In [18]: cmdstanpy_data.posterior
Out[18]: 
<xarray.Dataset>
Dimensions:      (chain: 4, draw: 1000, school: 8)
Coordinates:
  * chain        (chain) int64 0 1 2 3
  * draw         (draw) int64 0 1 2 3 4 5 6 7 ... 993 994 995 996 997 998 999
  * school       (school) int64 0 1 2 3 4 5 6 7
    school_name  (school) <U26 'Brown University' ... 'Yale University'
Data variables:
    mu           (chain, draw) float64 4.479 6.726 7.398 ... 6.347 3.978 4.322
    tau          (chain, draw) float64 3.315 4.993 1.385 ... 0.5634 6.937 4.53
    theta_tilde  (chain, draw, school) float64 1.264 1.593 ... 1.437 0.7122
    theta        (chain, draw, school) float64 8.668 9.76 6.454 ... 10.83 7.548
Attributes:
    created_at:                 2021-03-22T18:06:42.546473
    arviz_version:              0.11.2
    inference_library:          cmdstanpy
    inference_library_version:  0.9.68

For example:

In [28]: cmdstanpy_data.posterior.theta.median(dim = ['chain', 'draw']).to_dataframe()
Out[28]: 
                       school_name     theta
school                                      
0                 Brown University  5.640080
1              Columbia University  4.909755
2               Cornell University  4.192675
3                Dartmouth College  4.606585
4               Harvard University  3.744870
5       University of Pennsylvania  4.168245
6             Princeton University  5.800960
7                  Yale University  4.675625

Relevant documentation or public examples

Please provide documentation, public examples, or any additional information which may be relevant to your question

OriolAbril commented 3 years ago

disclaimer: I started writing before seeing the edit, will try to come back later and be more specific. I don't think I need to add anything, you already got everything :smile: I'll just leave this here as proof that the same works for multidimensional coordinates.

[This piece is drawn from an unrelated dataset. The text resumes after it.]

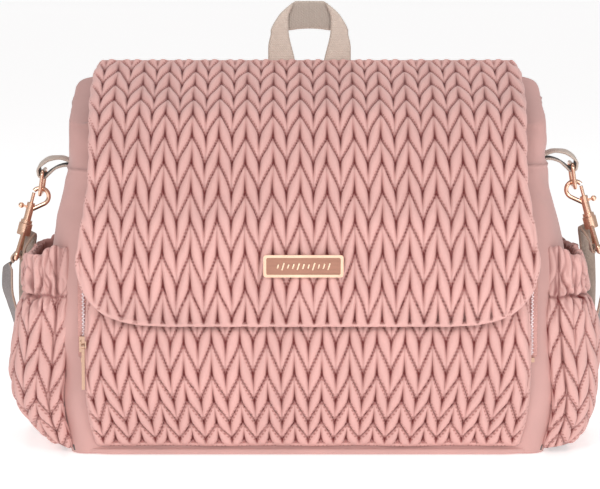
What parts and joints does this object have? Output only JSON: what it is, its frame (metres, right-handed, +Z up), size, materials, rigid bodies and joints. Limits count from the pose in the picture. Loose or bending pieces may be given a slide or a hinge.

I think there are no examples for now, and I think we don't even have example inferencedata objects available that have more more than 3 dims (counting chain and draw), which would be great to show this kind of things in the documentation. Do you have (and can share) or know of some public examples that we could use for that?

Getting multidimensional coordinates after having created the inferencedata should be possible and work basically like in pure xarray, getting multidimensional coordinates added directly at inferencedata creation is currently not possible (I think, but have not tried). Following this section in xarray docs, I believe the following should work. Assuming in inferencedata with posterior like:

<xarray.Dataset>
Dimensions:         (time: 3, x: 2, y: 2)
Coordinates:
  * x               (x) int64 0 1...
  * y               (y) int64 0 1...
  * time            (time) datetime64[ns] 2014-09-06 2014-09-07 2014-09-08
Data variables:
    temperature     (chain, draw, x, y, time) float64 11.04 23.57 20.77 ... 6.301 9.61 15.91

then doing:

idata.posterior.coords["lat"] = (("x", "y"), lat)
idata.posterior.coords["lat"] = (("x", "y"), lat)
# or
idata.assign_coords({"lat": (("x", "y"), lat), "lon": (("x", "y"), lat)}, groups="posterior")
# would also work if done on idata.posterior instead of idata
# using idata is good for convenience itself and to add the same coords to multiple groups at the same time

should end up in:

<xarray.Dataset>
Dimensions:         (time: 3, x: 2, y: 2)
Coordinates:
    lat             (x, y) float64 42.25 42.21 42.63 42.59
    lon             (x, y) float64 -99.83 -99.32 -99.79 -99.23
  * x               (x) int64 0 1...
  * y               (y) int64 0 1...
  * time            (time) datetime64[ns] 2014-09-06 2014-09-07 2014-09-08
Data variables:
    temperature     (chain, draw, x, y, time) float64 11.04 23.57 20.77 ... 6.301 9.61 15.91

I should also note that there is an ArviZ specific con to non indexing coordinates, which is that they are not available to labellers.

jburos commented 3 years ago

On this topic:

I should also note that there is an ArviZ specific con to non indexing coordinates, which is that they are not available to labellers.

Yes. Thank you .. I noticed this, but I haven't carried through all the implications of it just yet [i saw from issues that you are working on the doc for this]. I wanted to note that the xarray.swap_dims operation made it pretty easy to switch from one set of coordinates to another.

In my example above, this looked like:

cmdstanpy_data.posterior.theta.swap_dims(school = 'school_name')

I know of a few examples with multiple indices used in Stan development; many are written up in the Stan case studies .. for example the HMM model for basketball players.